Of family, it was Aunt Sheila who made an effort to check on me regularly. She sent letters and hand-made cards (and continues to do so, lo’ these many years gone by!). But realistically, who could have come to help me? They all had lives of their own very far away from where I lived in back-water country, Florida. The majority of them were friends of mine from my lackluster college years. They were in their mid-20s and starting their own lives filled with marriages and children and careers.

Anyway, I wouldn’t have allowed them to drop everything and come take care of me for months on end, even if they thought to do so. I can’t fault them for not even considering it. That is supposed to be the job of “family” after all. But Aunt Sheila, the one who might have if she could have, worked for the National Park Service—and a government job is the absolutely last kind of job you can just skip out of on a whim. She already took several weeks off the year before just to come be with her sister (my mother) during her last month alive.

In the end, I was alone.

At the time, that felt very normal, almost comforting. My parents’ isolationist tendencies meant that being alone was my natural habitat. After all, I grew up in a homeschool house with a mentally ill mother who dealt with her anger and shame by being a recluse. My father was an alcoholic who worked all day, then came home to drink and watch television until he passed out.
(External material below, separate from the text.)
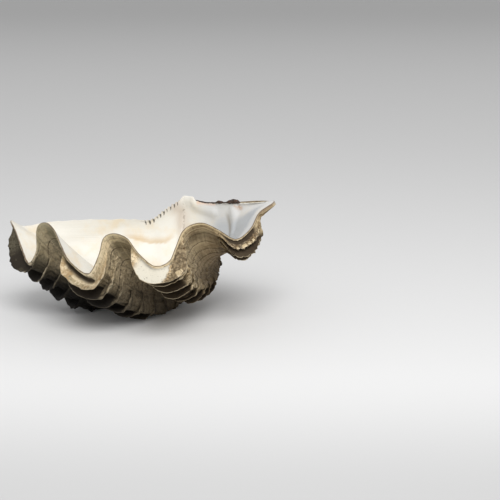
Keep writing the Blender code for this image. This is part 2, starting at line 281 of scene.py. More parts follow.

Mother suffered from chronic health illnesses in conjunction with bipolar disorder, so was usually either cocooned in her bed for extended stretches of time counted in weeks and months, or in the middle of a manic-driven hyper focus episode that I could not do anything about. My best bet when she was in a manic phase was to stay out of the way, which I did by holing up in my room with books. It wasn’t like I had anywhere else to go.

I am in the realm of being an elder now, not quite at the stage of crone, but post-menopausal. Definitely not a maiden! With so many years under my metaphorical belt, I look back on the maiden I was, then, with an elder’s pity for having to do all of that alone.

Grief is intrinsically lonely, but, on the other hand, we are tribal creatures who evolved living in close-knit, small groups that support each other. This can look very different from community to community, culture to culture, society to society. Yet it is what we all long for: family, by blood or circumstance.

In modern American society, that’s been subverted by the “nuclear family” ideal: the father (who has “a job”), the mother (who is “a homemaker”), and the 2.5 kids (who are both incredibly normal and incredibly exceptional). It is supposed to be a sealed unit, with occasional openings for grandparents and visits with aunts and uncles and cousins.

Meme: "My child is completely fine." You child's favorite trope is found family.

In a way, you could say that my family was the epitome of that ideal, despite all of our problems. Those problems were mostly secrets from the outside world, anyway.

But my family revealed the major structural weakness with that ideal, too.

When I lost the anchors, the two parents at the center of that family construct, I lost everything…including myself.

I was not in any state to pull myself out from under The Desk, and there was nobody there to do it for me. I had no sense of self, outside of my grief and trauma.

The more I read and explore other people’s journeys through grief, the more I see how important it is to have those people in your life. Back then, I did not even know that was something I was missing, something I should have at least asked for, if not outright demanded. I’ve had to learn that in retrospect.

I can’t help it wonder what would have changed in my life if only one small thing had been different. It’s an amusing pastime we all engage in at one point or another, and usually I take that thought exercise much further into my youth: What if my mother had died in 1977 from her first severe asthma attack? What if my parents divorced in 1979 before they decided to move out of Albuquerque? What if they had left Albuquerque, but in turn had never moved out of Maine to Florida? What if in 1988 I had gone to Yale instead of New College?

But every once in a while, I think about 1996.

What would have happened if I had a brother or sister? Or lived closer to aunts and uncles so they were able to see my destruction? And maybe, just maybe, help pull me out?

It’s not a happy thought exercise, because I was truly a “tragic child” cliché in those years. I pity that young woman, and I think I earned that pity. Of course it’s possible that I was so hell-bent on self-destruction that nobody could have made a difference, anyway.

These days, I hope that I’m one of the few who had to deal with that alone. I hope that other people suffering from grief have a support network to help them crawl out from under The Desk. I know I am very grateful for the family I have in my life now.

The Desk

I looked for hours online trying to find the exact model. My parents had a matching set of Harvey Probber Executive desks just like this, only theirs were topped with black travertine instead of ivory. I am not sure why they called them “the IBM desks,” and I have no idea where they got them, but they were fixtures throughout my entire life with them. They were also ghastly heavy, so even if I had wanted to keep one (and I did) there was no way I could have moved it by myself. I had to leave them behind when I walked out of our house for the last time, and I do not know what happened to them. This one is only $4,856.00 at Castle Antiques.